## Data extract
★ ★ ★ ★ ★ ★ ★

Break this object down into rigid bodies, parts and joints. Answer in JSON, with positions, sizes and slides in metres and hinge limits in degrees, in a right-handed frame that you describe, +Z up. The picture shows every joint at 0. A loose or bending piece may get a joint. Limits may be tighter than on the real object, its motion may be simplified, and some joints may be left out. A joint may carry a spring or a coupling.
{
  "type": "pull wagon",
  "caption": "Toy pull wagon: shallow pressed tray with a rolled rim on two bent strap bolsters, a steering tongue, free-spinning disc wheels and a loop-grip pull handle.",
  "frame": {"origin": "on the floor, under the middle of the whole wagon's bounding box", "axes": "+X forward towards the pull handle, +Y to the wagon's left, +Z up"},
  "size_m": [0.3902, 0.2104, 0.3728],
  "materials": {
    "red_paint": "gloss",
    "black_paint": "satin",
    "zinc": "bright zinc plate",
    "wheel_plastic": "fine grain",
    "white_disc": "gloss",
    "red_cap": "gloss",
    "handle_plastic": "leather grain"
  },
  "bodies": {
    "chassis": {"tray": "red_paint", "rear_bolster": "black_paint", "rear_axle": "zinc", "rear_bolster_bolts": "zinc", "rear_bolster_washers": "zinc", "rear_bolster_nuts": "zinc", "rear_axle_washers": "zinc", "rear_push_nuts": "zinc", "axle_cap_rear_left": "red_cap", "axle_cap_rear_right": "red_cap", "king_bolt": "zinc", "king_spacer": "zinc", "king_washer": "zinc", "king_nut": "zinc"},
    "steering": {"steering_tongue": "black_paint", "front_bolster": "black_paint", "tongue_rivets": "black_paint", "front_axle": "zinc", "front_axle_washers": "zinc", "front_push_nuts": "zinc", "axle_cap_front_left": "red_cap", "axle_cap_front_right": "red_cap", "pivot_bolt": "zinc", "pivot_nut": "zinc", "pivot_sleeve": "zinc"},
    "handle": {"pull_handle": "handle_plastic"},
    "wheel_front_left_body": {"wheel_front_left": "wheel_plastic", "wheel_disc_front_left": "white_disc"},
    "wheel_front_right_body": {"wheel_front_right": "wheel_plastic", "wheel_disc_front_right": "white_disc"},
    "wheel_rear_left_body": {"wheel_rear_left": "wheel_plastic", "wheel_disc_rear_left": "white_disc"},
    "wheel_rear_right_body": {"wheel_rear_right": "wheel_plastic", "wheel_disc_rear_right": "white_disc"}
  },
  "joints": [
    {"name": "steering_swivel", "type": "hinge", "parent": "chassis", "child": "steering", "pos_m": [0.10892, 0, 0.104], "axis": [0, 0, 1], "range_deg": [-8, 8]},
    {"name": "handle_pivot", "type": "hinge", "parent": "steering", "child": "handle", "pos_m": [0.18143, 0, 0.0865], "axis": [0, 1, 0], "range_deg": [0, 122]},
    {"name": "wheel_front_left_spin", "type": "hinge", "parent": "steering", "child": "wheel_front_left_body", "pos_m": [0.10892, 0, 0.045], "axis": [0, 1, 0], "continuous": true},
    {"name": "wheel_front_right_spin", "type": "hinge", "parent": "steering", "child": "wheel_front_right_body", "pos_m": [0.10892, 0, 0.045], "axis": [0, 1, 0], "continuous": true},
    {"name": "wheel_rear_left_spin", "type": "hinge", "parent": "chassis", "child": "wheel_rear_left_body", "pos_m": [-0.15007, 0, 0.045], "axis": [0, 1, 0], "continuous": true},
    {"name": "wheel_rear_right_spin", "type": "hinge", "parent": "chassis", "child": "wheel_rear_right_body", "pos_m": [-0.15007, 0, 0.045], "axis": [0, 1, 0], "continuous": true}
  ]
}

★ ★ ★ ★ ★ ★ ★

## Task to carry out
Extract all of the data above without altering anything.

## Final result
Break this object down into rigid bodies, parts and joints. Answer in JSON, with positions, sizes and slides in metres and hinge limits in degrees, in a right-handed frame that you describe, +Z up. The picture shows every joint at 0. A loose or bending piece may get a joint. Limits may be tighter than on the real object, its motion may be simplified, and some joints may be left out. A joint may carry a spring or a coupling.
{
  "type": "pull wagon",
  "caption": "Toy pull wagon: shallow pressed tray with a rolled rim on two bent strap bolsters, a steering tongue, free-spinning disc wheels and a loop-grip pull handle.",
  "frame": {"origin": "on the floor, under the middle of the whole wagon's bounding box", "axes": "+X forward towards the pull handle, +Y to the wagon's left, +Z up"},
  "size_m": [0.3902, 0.2104, 0.3728],
  "materials": {
    "red_paint": "gloss",
    "black_paint": "satin",
    "zinc": "bright zinc plate",
    "wheel_plastic": "fine grain",
    "white_disc": "gloss",
    "red_cap": "gloss",
    "handle_plastic": "leather grain"
  },
  "bodies": {
    "chassis": {"tray": "red_paint", "rear_bolster": "black_paint", "rear_axle": "zinc", "rear_bolster_bolts": "zinc", "rear_bolster_washers": "zinc", "rear_bolster_nuts": "zinc", "rear_axle_washers": "zinc", "rear_push_nuts": "zinc", "axle_cap_rear_left": "red_cap", "axle_cap_rear_right": "red_cap", "king_bolt": "zinc", "king_spacer": "zinc", "king_washer": "zinc", "king_nut": "zinc"},
    "steering": {"steering_tongue": "black_paint", "front_bolster": "black_paint", "tongue_rivets": "black_paint", "front_axle": "zinc", "front_axle_washers": "zinc", "front_push_nuts": "zinc", "axle_cap_front_left": "red_cap", "axle_cap_front_right": "red_cap", "pivot_bolt": "zinc", "pivot_nut": "zinc", "pivot_sleeve": "zinc"},
    "handle": {"pull_handle": "handle_plastic"},
    "wheel_front_left_body": {"wheel_front_left": "wheel_plastic", "wheel_disc_front_left": "white_disc"},
    "wheel_front_right_body": {"wheel_front_right": "wheel_plastic", "wheel_disc_front_right": "white_disc"},
    "wheel_rear_left_body": {"wheel_rear_left": "wheel_plastic", "wheel_disc_rear_left": "white_disc"},
    "wheel_rear_right_body": {"wheel_rear_right": "wheel_plastic", "wheel_disc_rear_right": "white_disc"}
  },
  "joints": [
    {"name": "steering_swivel", "type": "hinge", "parent": "chassis", "child": "steering", "pos_m": [0.10892, 0, 0.104], "axis": [0, 0, 1], "range_deg": [-8, 8]},
    {"name": "handle_pivot", "type": "hinge", "parent": "steering", "child": "handle", "pos_m": [0.18143, 0, 0.0865], "axis": [0, 1, 0], "range_deg": [0, 122]},
    {"name": "wheel_front_left_spin", "type": "hinge", "parent": "steering", "child": "wheel_front_left_body", "pos_m": [0.10892, 0, 0.045], "axis": [0, 1, 0], "continuous": true},
    {"name": "wheel_front_right_spin", "type": "hinge", "parent": "steering", "child": "wheel_front_right_body", "pos_m": [0.10892, 0, 0.045], "axis": [0, 1, 0], "continuous": true},
    {"name": "wheel_rear_left_spin", "type": "hinge", "parent": "chassis", "child": "wheel_rear_left_body", "pos_m": [-0.15007, 0, 0.045], "axis": [0, 1, 0], "continuous": true},
    {"name": "wheel_rear_right_spin", "type": "hinge", "parent": "chassis", "child": "wheel_rear_right_body", "pos_m": [-0.15007, 0, 0.045], "axis": [0, 1, 0], "continuous": true}
  ]
}